REVIEW: Love Sarah
Anjelica Rankin | On 01, Jul 2020
When acclaimed baker Sarah unexpectedly dies, her daughter does what she can to make her own, and her mother’s, dreams come true in Love Sarah: a whimsically British story about grief, family, and food.
Sarah, played by former The Great British Bake Off contestant Candice Brown, is killed in a tragic cycling accident right before the opening of her dream bakery in Notting Hill. Her business partner and best friend Isabella (Shelley Conn), scrambles to save the money she invested in Sarah’s dream, only to have Sarah’s charmingly obstreperous daughter convince to her to try and open the bakery anyway.
Of course, they have to persuade Sarah’s mother Mimi (Celia Imrie) to join them, which is only made more difficult by the fact Mimi wasn’t speaking to Sarah at the time of her death. What follows is a heart-warming tale of three generations of women working together to open a bakery that appeals to a multicultural London.
The emotional backbone of Love Sarah is its themes: found family, grief, and reconciliation. These give the film great heart and emotion and, while there are moments to laugh, there are also moments to cry. To me, the movie is all about home. Home for immigrants living in London, home for Sarah’s daughter Clarissa (Shannon Tarbet), and home for Mimi, who missed her chance to reconnect with Sarah.
The struggle of a small business trying to find success will be a familiar story for businesses operating in a time of COVID-19, which director Eliza Schroeder couldn’t have predicted but still handles thoughtfully. While Clarissa, Mimi, and Isabella encounter a lot of challenges, they work hard for big, and small, victories. It’s a message of hope for business owners facing hard times. The three women impart some valuable lessons for these business owners: be determined, be flexible, and don’t be afraid to rely on those around you.

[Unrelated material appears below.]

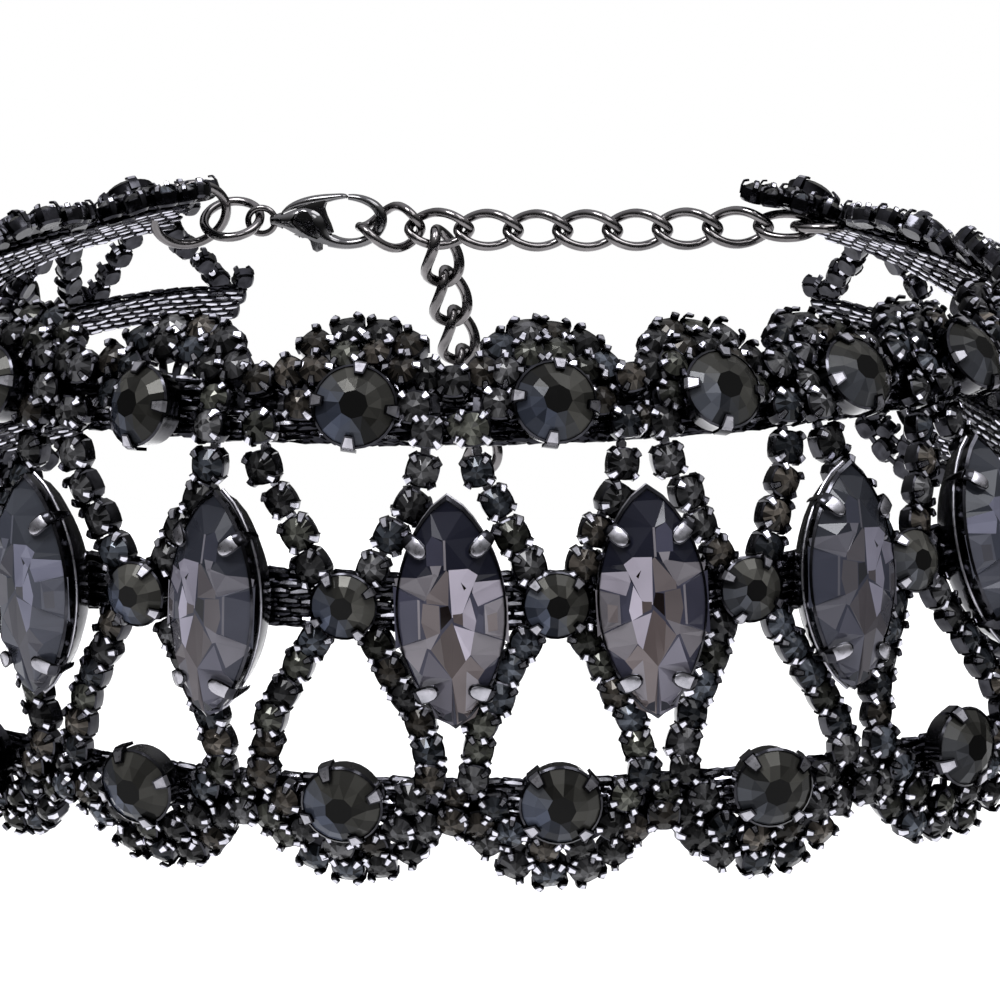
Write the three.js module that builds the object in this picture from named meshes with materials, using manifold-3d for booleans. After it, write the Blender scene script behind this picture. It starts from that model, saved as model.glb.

The journey to open the bakery is the best part of Love Sarah. It’s exciting to see the gang (Clarissa, Mimi, Isabella, and eventually Michelin star chef Matthew and inventor Felix) become business partners, friends, and, finally, family. If you’ve ever watched Schitt’s Creek, it’s like watching the conception of Rose Apothecary. There is humour, tension, personality clashes, and the satisfaction of watching them overcome challenges. I could watch a whole series about the gang and their bakery.
Since I love anything to do with the bakery, I may be slightly biased, but a lot of the film’s subplots didn’t seem to go anywhere. For example, even though Felix has a soft spot in my heart, I couldn’t figure out why he was there. Possibly, to install the bakery’s security system but, even then, they had no trouble with break-ins before or after his arrival.
This wouldn’t be so distracting if it was the only instance. However, there were other times when my focus was pulled away from my beloved bakery gang and onto seemingly superfluous things. It was almost like the subplots were competing to see which was the most relevant to the film’s main conflict, with only a few of them winning.
That’s not to say I didn’t enjoy it when the story moved away from the bakery, I just would have liked to see more balance between the storylines. I like that we didn’t know who Clarissa’s father was, I’m just not sure why there were three different people searching for the answer.
The way I know I’ve liked a movie is by how excited I am to tell people about it. Whenever I would run into my sister in the hallway while watching Love Sarah, I couldn’t help but relay the trials and tribulations of the bakery gang to her. There’s something magical about watching these women come together to honour the dream of their deceased friend, mother, and daughter.
Love Sarah is a heart-warming watch about three generations of women uniting to remember their lost loved one in the best way they know how: to achieve Sarah’s goal and become a family along the way.
As one of the first major theatrical releases to mark the re-opening of Australian cinemas, and following its successful showing at the New Zealand box office where it’s held the No.1 spot for the last few weeks, Rialto Distribution’s LOVE SARAH will open this Thursday (2 July) on approximately 180 screens nationally.